**Do this:**
Give the data again exactly, from its opening line through the line in which "BAR_COVER, CONE_COVER = 0.515, 0.44" appears.

**Given material:**
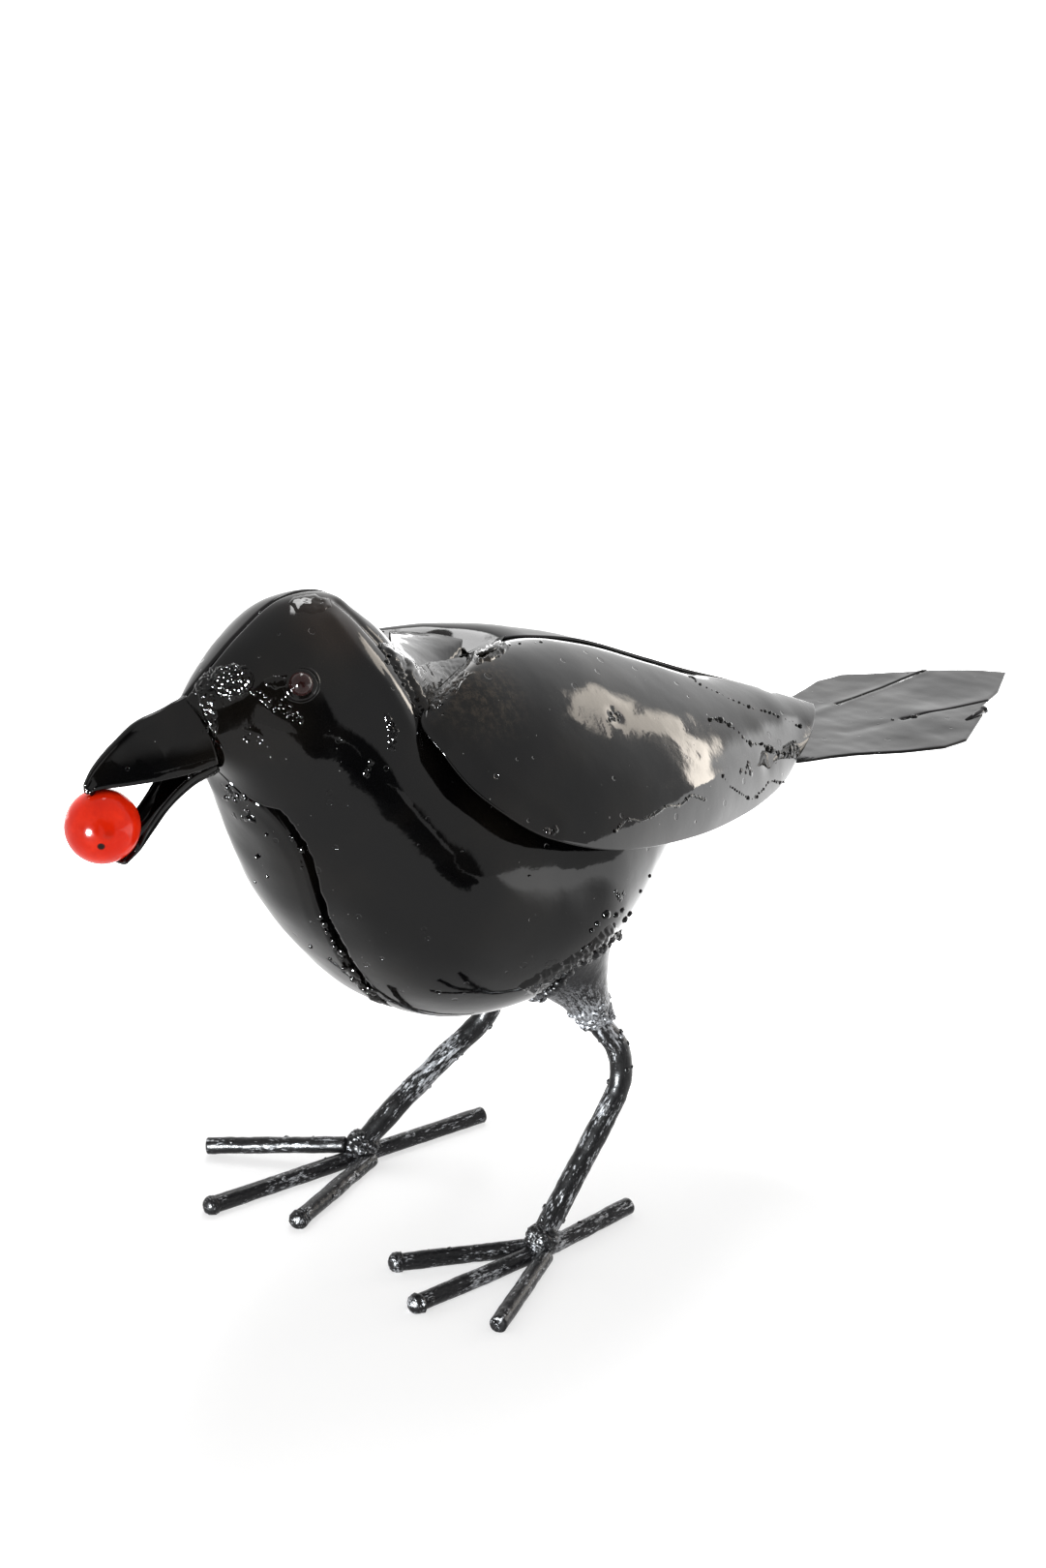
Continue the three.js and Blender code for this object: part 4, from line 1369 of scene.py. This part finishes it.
def new_material(name):
    material = bpy.data.materials.new(name)
    material.use_nodes = True
    return material, Nodes(material.node_tree), material.node_tree.nodes["Principled BSDF"]


# Colours of the paint
BLACK = (0.0012, 0.0012, 0.0014, 1)
WARM_BLACK = (0.0050, 0.0042, 0.0034, 1)
SHEEN_BROWN = (0.055, 0.042, 0.03, 1)
DARK_BROWN = (0.022, 0.013, 0.008, 1)
DUST = (0.45, 0.45, 0.44, 1)
BAR_BLACKS = (0.006, 0.006, 0.007, 1), (0.02, 0.02, 0.021, 1)
BAR_SILVERS = (0.13, 0.133, 0.14, 1), (0.46, 0.47, 0.49, 1)
BERRY_REDS = (0.70, 0.016, 0.002, 1), (0.86, 0.027, 0.004, 1)
BERRY_SPOT = (0.35, 0.02, 0.01, 1)
PIT_SHADE_BLACK = (0.02, 0.006, 0.004, 1)
EYE_BROWNS = (0.008, 0.0022, 0.002, 1), (0.035, 0.010, 0.009, 1)
# Where a brownish sheen is painted on the near wing's front rim, as a painted warm reflection, and where the
# paint is brown at the nape
SHEEN_PLACE = (30, -84, 200)
BROWN_PLACE = (14, -124, 226)
# The height of the brush noise at which silver begins to cover a bar and a thigh's cone
BAR_COVER, CONE_COVER = 0.515, 0.44


def black_paint(name):
    """Thick glossy black paint with faint brush ripple, pits, dust, a warmer tone in places, a painted warm
    reflection on the near wing's front rim and brown at the nape.
    """
    material, n, shader = new_material(name)
    place = n.place()
    colour = n.mix(n.ramp(n.noise(place, 30, 3), 0.42, 0.72), BLACK, WARM_BLACK)
    # painted warm reflection: a mottled brownish tint on the near wing's front rim
    sheen_mottle = n.ramp(n.noise(place, 420, 5, 0.75), 0.42, 0.7)
    colour = n.mix(n.product(n.near(SHEEN_PLACE, 8, 18), sheen_mottle, 0.6), colour, SHEEN_BROWN)
    colour = n.mix(n.product(n.near(BROWN_PLACE, 5, 14), 0.5), colour, DARK_BROWN)
    dust = n.product(n.spots(place, 260, 0.045), n.ramp(n.noise(place, 55, 2), 0.45, 0.6), 0.5)
    ripple = n.bump(n.noise(place, 300, 2, 0.5), 0.00006, 0.5)
    wave = n.bump(n.noise(place, 75, 1, 0.4), 0.00035, 0.35, ripple)
    n.fill(shader, {
        "Base Color": n.mix(dust, colour, DUST),
        "Roughness": n.ramp(n.noise(place, 90, 4, 0.6), 0.35, 0.75, 0.04, 0.11),
        "IOR": 1.42,
        "Specular IOR Level": 0.34,
        "Normal": n.bump(n.product(n.spots(place, 130, 0.16), -1), 0.0004, 0.7, wave),
    })
    return material


def silver_brush(name, bare, fade=None):
    """Silver dragged over black along the bar, in streaks and patches."""
    material, n, shader = new_material(name)
    place = n.place()
    flow = n.add("ShaderNodeAttribute", attribute_name="flow").outputs["Vector"]
    streak = n.noise(n.scaled(flow, (0.14, 0.62, 0.62)), 1.0, 5, 0.62)
    grain = n.noise(n.scaled(flow, (0.5, 1.7, 1.7)), 1.0, 4, 0.65)
    broad = n.math("SUBTRACT", n.noise(place, 42, 2, 0.5), 0.5)
    cover = n.math("ADD", n.product(streak, 0.55), n.product(grain, 0.45))
    cover = n.math("ADD", cover, n.product(broad, 0.35))
    mask = n.ramp(cover, bare, bare + 0.1)
    if fade is not None:
        mask = n.product(mask, fade(n))
    black = n.mix(n.ramp(grain, 0.3, 0.7), *BAR_BLACKS)
    silver = n.mix(n.ramp(grain, 0.35, 0.75), *BAR_SILVERS)
    rough = n.bump(n.noise(place, 420, 3, 0.6), 0.0003, 0.6)
    n.fill(shader, {
        "Base Color": n.mix(mask, black, silver),
        "Roughness": n.ramp(mask, 0, 1, 0.3, 0.5),
        "Metallic": n.product(mask, 0.35),
        "IOR": 1.45,
        "Specular IOR Level": 0.2,
        "Normal": n.bump(mask, 0.0001, 0.5, rough),
    })
    return material


def thigh_fade(n):
    """Silver on the cone's lower end only, fading to black paint by the belly."""
    z = n.add("ShaderNodeSeparateXYZ", {0: n.place()}).outputs[2]
    ragged = n.math("ADD", z, n.product(n.noise(n.place(), 120, 3), 0.010))
    return n.ramp(ragged, 0.104, 0.088)


def berry_red(name):
    """Red paint with faint streaks, painted shade in the stalk's pit and a darker spot beside it."""
    material, n, shader = new_material(name)
    place = n.place()
    pit = np.array(BERRY_CENTRE) + berry_mark(*STALK_PIXEL) * BERRY_RADIUS
    spot = np.array(BERRY_CENTRE) + berry_mark(*SPOT_PIXEL) * BERRY_RADIUS
    streaks = n.noise(place, 160, 3, 0.6)
    red = n.mix(n.ramp(streaks, 0.3, 0.75), *BERRY_REDS)
    red = n.mix(n.product(n.near(spot, 0.4, 1.8), 0.35), red, BERRY_SPOT)
    n.fill(shader, {
        # painted shade: the stalk's pit is painted near black
        "Base Color": n.mix(n.near(pit, 0.9, 0.5), red, PIT_SHADE_BLACK),
        "Roughness": n.ramp(streaks, 0.3, 0.8, 0.08, 0.2),
        "IOR": 1.5,
        "Specular IOR Level": 0.16,
        "Normal": n.bump(n.noise(place, 220, 2), 0.00015, 0.4),
    })
    return material


def eye_glass(name):
    material, n, shader = new_material(name)
    tone = n.noise(n.place(), 300, 3)
    n.fill(shader, {
        "Base Color": n.mix(tone, *EYE_BROWNS),
        "Roughness": n.ramp(tone, 0.3, 0.7, 0.1, 0.2),
        "IOR": 1.5,
        "Specular IOR Level": 0.3,
    })
    return material


# Camera, floor and lights. Lengths are in metres from here on, and angles in degrees
def make_camera():
    camera = add_object("Camera", bpy.data.cameras.new("Camera"))
    camera.location = Vector(CAMERA_TARGET) + CAMERA_BACK * CAMERA_DISTANCE
    camera.rotation_mode = "QUATERNION"
    camera.rotation_quaternion = (-CAMERA_BACK).to_track_quat("-Z", "Y")
    camera.data.sensor_fit = "AUTO"
    camera.data.sensor_width = SENSOR
    camera.data.lens = FOCAL_PIXELS / IMAGE_SIZE[1] * SENSOR
    bpy.context.scene.camera = camera


FLOOR_REACH = 30
# How brightly the floor glows, before the bird and where it runs up into the backdrop
FLOOR_GLOW = (0.6, 3.0)


def make_floor():
    mesh = bpy.data.meshes.new("Floor")
    corners = [(x * FLOOR_REACH, y * FLOOR_REACH, 0) for x, y in ((-1, -1), (1, -1), (1, 1), (-1, 1))]
    mesh.from_pydata(corners, [], [(0, 1, 2, 3)])
    floor = add_object("Floor", mesh)
    material, n, shader = new_material("floor_white")
    parts = n.add("ShaderNodeSeparateXYZ", {0: n.place()}).outputs
    away = n.math("SUBTRACT", n.product(parts[1], 0.94), n.product(parts[0], 0.34))
    n.fill(shader, {
        "Base Color": (0.42, 0.42, 0.42, 1),
        "Roughness": 0.9,
        "Specular IOR Level": 0,
        "Emission Color": (1, 1, 1, 1),
        "Emission Strength": n.ramp(away, 0.0, 0.16, *FLOOR_GLOW),
    })
    mesh.materials.append(material)


# Lights on the studio's walls: the azimuth of the middle, how far round it is whole and where it ends,
# then its strength and the elevations between which it fades, each with the share before and after
WALL_LIGHTS = [
    (-130, 30, 80, 0.75, [(25, 60, 1, 0)]),
    (-136, 8, 12, 13, [(43, 49, 0, 1), (68, 76, 1, 0)]),
    (180, 6, 12, 2.2, [(6, 12, 1, 0)]),
]


def make_world():
    world = bpy.data.worlds.new("Studio")
    bpy.context.scene.world = world
    world.use_nodes = True
    n = Nodes(world.node_tree)
    ray = n.add("ShaderNodeTexCoord").outputs["Generated"]
    x, y, z = n.add("ShaderNodeSeparateXYZ", {0: ray}).outputs[:3]
    # azimuth 0 is straight ahead of the bird and 90 is on its left
    azimuth = n.product(n.math("ARCTAN2", x, n.product(y, -1)), 180 / math.pi)
    elevation = n.product(n.math("ARCSINE", z), 180 / math.pi)

    def turned(centre):
        """Degrees round from a centre azimuth, from 0 to 180."""
        return n.math("ABSOLUTE", n.math("WRAP", n.math("SUBTRACT", azimuth, centre), 180, -180))

    shade = n.product(n.ramp(turned(82), 13, 17, 1, 0), n.ramp(elevation, 18, 48, 1, 0), 0.92)
    light = n.product(n.ramp(elevation, -5, 60, 0.98, 0.82), n.math("SUBTRACT", 1, shade))
    for centre, whole, end, strength, fades in WALL_LIGHTS:
        glow = n.product(*(n.ramp(elevation, *fade) for fade in fades))
        glow = n.product(glow, n.ramp(turned(centre), whole, end, 1, 0))
        light = n.math("ADD", light, n.product(glow, strength))

    # the softbox behind the bird's left, which other things partly hide
    round_left = n.math("WRAP", azimuth, 360, 0)
    left_edge = n.math("SUBTRACT", n.ramp(elevation, 5, 21.5, 166, 178), n.ramp(elevation, 22, 23.5, 0, 8))
    right_edge = n.math("ADD", n.ramp(elevation, 3, 17, 171, 181), n.ramp(elevation, 17, 18.5, 0, 8))
    right_edge = n.math("SUBTRACT", right_edge, n.ramp(elevation, 21, 25, 0, 7))
    box = n.product(
        n.ramp(n.math("SUBTRACT", round_left, left_edge), -0.7, 0.7),
        n.ramp(n.math("SUBTRACT", right_edge, round_left), -1.5, 2.5),
        n.ramp(elevation, 24.5, 26.5, 1, 0),
    )
    strength = n.ramp(elevation, 11, 22, 17, 7)
    warm_inputs = {0: strength, 1: n.product(strength, 0.92), 2: n.product(strength, 0.82)}
    warm = n.add("ShaderNodeCombineColor", warm_inputs).outputs[0]
    plain = n.add("ShaderNodeCombineColor", {0: light, 1: light, 2: light}).outputs[0]
    n.fill(world.node_tree.nodes["Background"], {"Color": n.mix(box, plain, warm)})


def make_front_light():
    """A small round light near the camera's right, which the gloss shows and the floor doesn't."""
    data = bpy.data.lights.new("Front", "AREA")
    data.shape = "DISK"
    data.size = 0.19
    data.energy = 130
    data.color = (0.93, 0.97, 1)
    light = add_object("Front", data)
    toward = direction(14, 1)
    light.location = Vector((0, 0, 0.12)) + toward * 1.06
    light.rotation_mode = "QUATERNION"
    light.rotation_quaternion = (-toward).to_track_quat("-Z", "Y")
    light.visible_camera = False
    light.visible_diffuse = False


# The dark cards beside the camera that the gloss picks up: azimuth, foot and top
FLAG_RADIUS = 1.15
FLAG_HEIGHTS = [
    (-4, 0.002, 0.5), (20, 0.002, 0.62), (30, 0.002, 0.75), (38, 0.002, 1.15), (40, 0.002, 1.15),
    (41, 0.68, 1.15), (50, 0.5, 1.15), (56, 0.32, 1.15), (60, 0.06, 1.0), (63, 0.002, 0.9),
    (76, 0.002, 0.45),
]
# The dark floor beside them: azimuth and how near it comes
APRON_REACH = [(59, 1.1), (63, 0.8), (74, 0.85), (79, 1.0), (83, 1.3), (89, 1.8)]
APRON_END = 12
APRON_HEIGHT = 0.001


def make_flag():
    """Black cards and floor at the camera's side, seen only in reflections."""
    def around(azimuth, reach, height):
        turn = math.radians(azimuth)
        return math.sin(turn) * reach, -math.cos(turn) * reach, height

    azimuths, feet, tops = zip(*FLAG_HEIGHTS)
    points = []
    for azimuth in np.linspace(azimuths[0], azimuths[-1], 81):
        for heights in (feet, tops):
            points.append(around(azimuth, FLAG_RADIUS, np.interp(azimuth, azimuths, heights)))
    apron_start = len(points)
    azimuths, starts = zip(*APRON_REACH)
    for azimuth in np.linspace(azimuths[0], azimuths[-1], 21):
        for reach in (np.interp(azimuth, azimuths, starts), APRON_END):
            points.append(around(azimuth, reach, APRON_HEIGHT))
    first = [k for k in range(0, len(points) - 2, 2) if k + 2 != apron_start]
    mesh = bpy.data.meshes.new("Flag")
    mesh.from_pydata(points, [], [(k, k + 1, k + 3, k + 2) for k in first])
    flag = add_object("Flag", mesh)
    material, n, shader = new_material("flag_black")
    n.fill(shader, {"Base Color": (0.002, 0.002, 0.002, 1), "Roughness": 1})
    mesh.materials.append(material)
    flag.visible_camera = False
    flag.visible_diffuse = False
    flag.visible_shadow = False


make_camera()
make_floor()
make_world()
make_flag()
make_front_light()
bpy.context.scene.view_settings.view_transform = "Standard"

body_skins = {label: Skin(body_surface(*square(140, 100), label)) for label in SIDES}
wing_skins = {label: Skin(wing_surface(*square(140, 100), label)) for label in SIDES}
paint = black_paint("black_gloss_paint")
bars = silver_brush("silver_brushed_bar", BAR_COVER)
cones = silver_brush("silver_brushed_cone", CONE_COVER, thigh_fade)
beads = eye_glass("eye_bead_glass")
for number, label in enumerate(SIDES):
    make_wing(label, paint)
    make_body(label, paint)
    make_eye(label, beads)
    make_leg(label, 101 + number, bars)
    make_thigh(label, 111 + number, cones)
    for kind in ("long", "inner", "outer"):
        make_toe(label, kind, 121 + number * 10 + len(kind), bars)
make_tail(paint)
make_upper_beak(paint)
make_lower_beak(paint)
make_berry(berry_red("berry_red_paint"))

**Full output:**
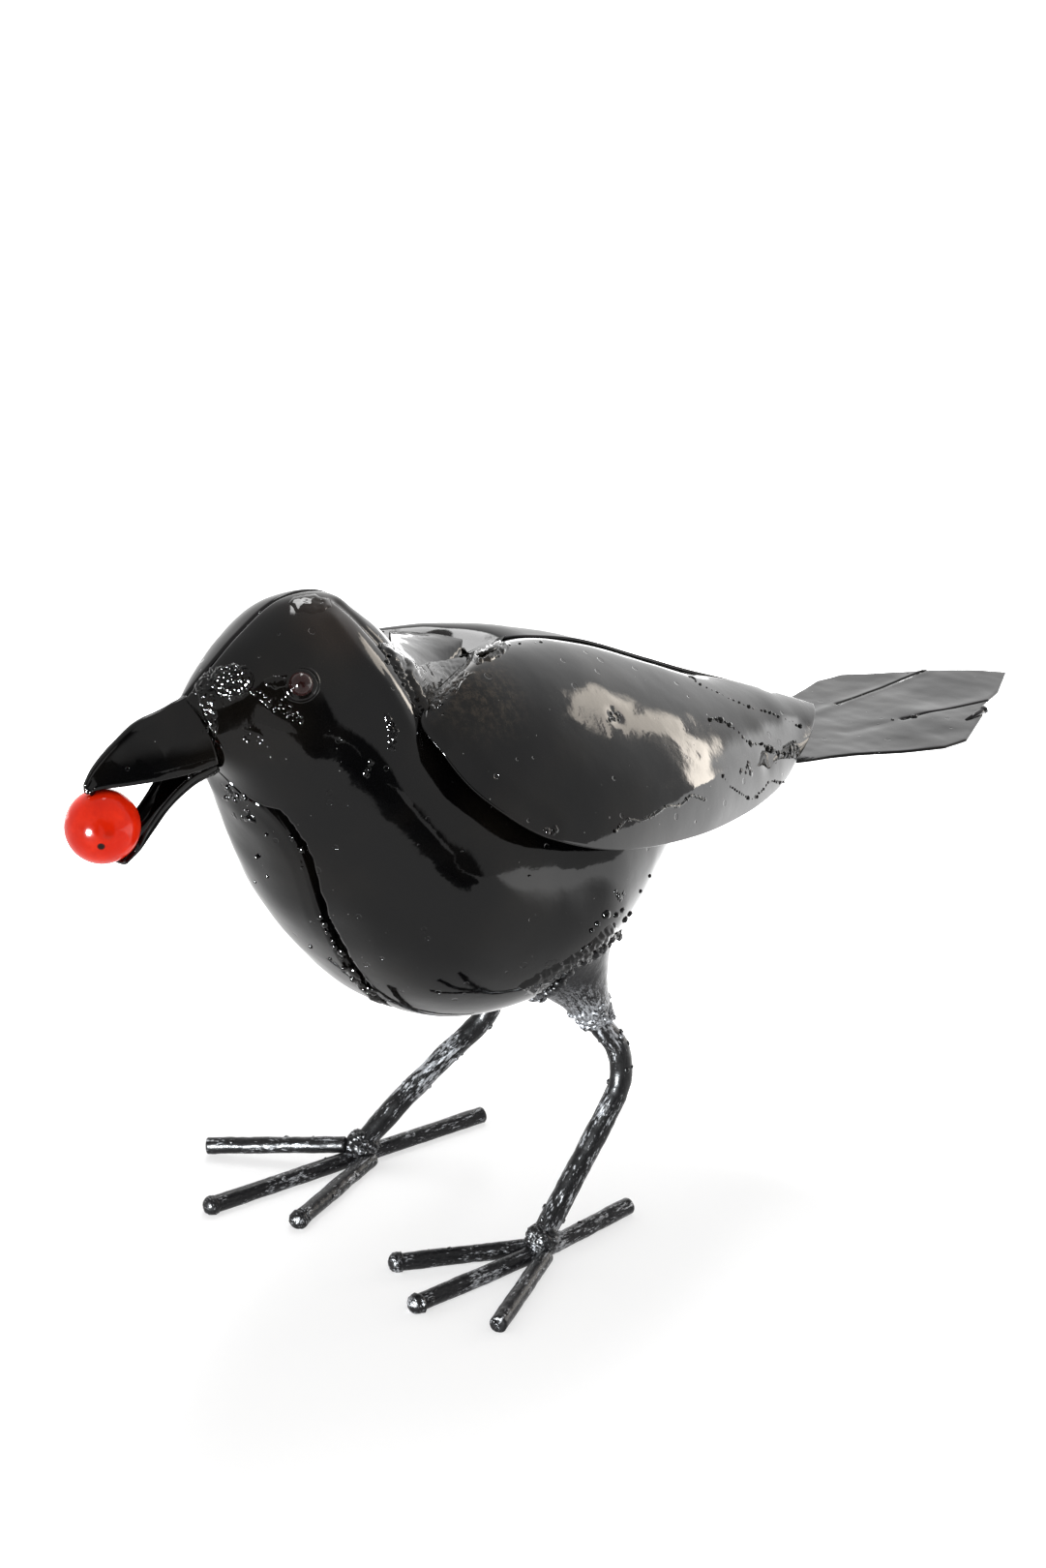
Continue the three.js and Blender code for this object: part 4, from line 1369 of scene.py. This part finishes it.
def new_material(name):
    material = bpy.data.materials.new(name)
    material.use_nodes = True
    return material, Nodes(material.node_tree), material.node_tree.nodes["Principled BSDF"]


# Colours of the paint
BLACK = (0.0012, 0.0012, 0.0014, 1)
WARM_BLACK = (0.0050, 0.0042, 0.0034, 1)
SHEEN_BROWN = (0.055, 0.042, 0.03, 1)
DARK_BROWN = (0.022, 0.013, 0.008, 1)
DUST = (0.45, 0.45, 0.44, 1)
BAR_BLACKS = (0.006, 0.006, 0.007, 1), (0.02, 0.02, 0.021, 1)
BAR_SILVERS = (0.13, 0.133, 0.14, 1), (0.46, 0.47, 0.49, 1)
BERRY_REDS = (0.70, 0.016, 0.002, 1), (0.86, 0.027, 0.004, 1)
BERRY_SPOT = (0.35, 0.02, 0.01, 1)
PIT_SHADE_BLACK = (0.02, 0.006, 0.004, 1)
EYE_BROWNS = (0.008, 0.0022, 0.002, 1), (0.035, 0.010, 0.009, 1)
# Where a brownish sheen is painted on the near wing's front rim, as a painted warm reflection, and where the
# paint is brown at the nape
SHEEN_PLACE = (30, -84, 200)
BROWN_PLACE = (14, -124, 226)
# The height of the brush noise at which silver begins to cover a bar and a thigh's cone
BAR_COVER, CONE_COVER = 0.515, 0.44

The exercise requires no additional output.